"Aquilo que aconteceu em [19]89, com a passagem para o novo sistema retributivo, vai repetir-se agora com os suplementos remuneratórios. É lamentável que as reformas na administração pública tenham este percurso: vem um Governo faz, vem outro desfaz, depois a seguir o outro faz e o outro desfaz e a questão da administração pública é tratada desta forma, sem haver racionalidade na gestão da coisa pública", afirmou a presidente do STE em declarações à agência Lusa.
Manifestando "apreensão" com o diploma que revê a tabela de todos os suplementos na administração pública, hoje publicado em Diário da República, Maria Helena Rodrigues disse ter "dúvidas" relativamente a como vai ser feita a integração na tabela única dos trabalhadores que hoje têm suplementos remuneratórios e à criação de um "diferencial de integração", receando que acabem por ficar "num nível abaixo da tabela de suplementos".
"Vai traduzir-se claramente em perda de remuneração", antecipou a dirigente sindical.
À Lusa, Maria Helena Rodrigues disse ainda não saber "a que árvore da floresta é que este diploma se vai aplicar", mas assegurou que se destina "a muito menos de 50% dos trabalhadores com eventuais suplementos remuneratórios".
"A revisão dos suplementos remuneratórios é para uma parte muito pequena [dos trabalhadores], porque a grande percentagem dos que têm hoje suplementos está fora da aplicação do diploma", notou, apontando como exemplos os gabinetes de apoio aos membros do Governo, as forças militares (como a GNR e a PSP) e as magistraturas.
Por outro lado, acrescentou, "aos trabalhadores que exercem funções em condições gravosas -- como os médicos veterinários que fazem a inspeção fitossanitária às carnes e peixes nas lotas e matadouros, a maior parte dos quais trabalha em horário noturno e paga do seu bolso os meios próprios com que se deslocam até aos locais de trabalho - provavelmente agora, em vez de corrigirem a integração numa carreira específica de inspeção, vai ser atribuído um suplemento sabe-se lá de que valor".
Neste contexto, a dirigente do STE sustenta que a função pública, cujo atual sistema remuneratório já "não é de fácil leitura nem tem racionalidade a nível dos grupos profissionais", passará a ter um sistema "ainda mais opaco e sem qualquer coerência".
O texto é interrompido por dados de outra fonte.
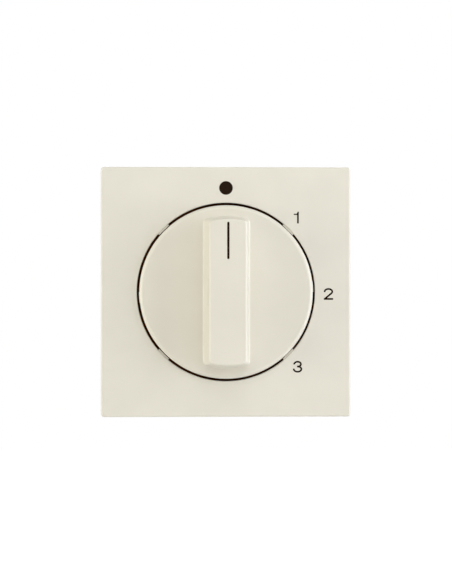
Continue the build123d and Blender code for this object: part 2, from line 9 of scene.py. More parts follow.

"Arriscamo-nos a dizer que, daqueles menos de 50% [de trabalhadores com suplementos abrangidos pelas novas regras], poderá haver para cada trabalhador, cada remuneração, sendo certo que uma parte é fixa e outra parte é suplementar", sustentou.
Para a sindicalista, "não é esta a reforma da administração pública que os portugueses julgam adequada e os trabalhadores sentem-na na pele, mais do que ninguém, como profundamente errada".
Nos próximos dois meses, o Governo vai distribuir todos os atuais suplementos remuneratórios da Função Pública por 17 categorias, no âmbito do novo decreto-lei hoje publicado e promulgado pelo Presidente da República na quinta-feira.
Segundo o diploma, o Governo tem 60 dias para rever os suplementos e decidir os que se mantém, os que são extintos e os que deixam de ser auferidos, tendo os responsáveis máximos pelos serviços um prazo de 30 dias, contados a partir de hoje, para comunicarem "os suplementos remuneratórios que processam, bem como o respetivo enquadramento, fundamentos, pressupostos e critérios de atribuição".
A 22 de janeiro, a ministra das Finanças, Maria Luís Albuquerque, afirmou que o diploma agora publicado irá "criar coerência e transparência na administração pública".
Em causa estão um total de cerca de 700 milhões de euros que o Estado distribui anualmente, divididos por mais de 200 justificações diversas, conforme as funções exercidas.
A intenção do executivo da maioria PSD/CDS-PP é "racionalizar e uniformizar" aquelas formas de pagamento, pondo fim a algumas e fundindo diversas outras.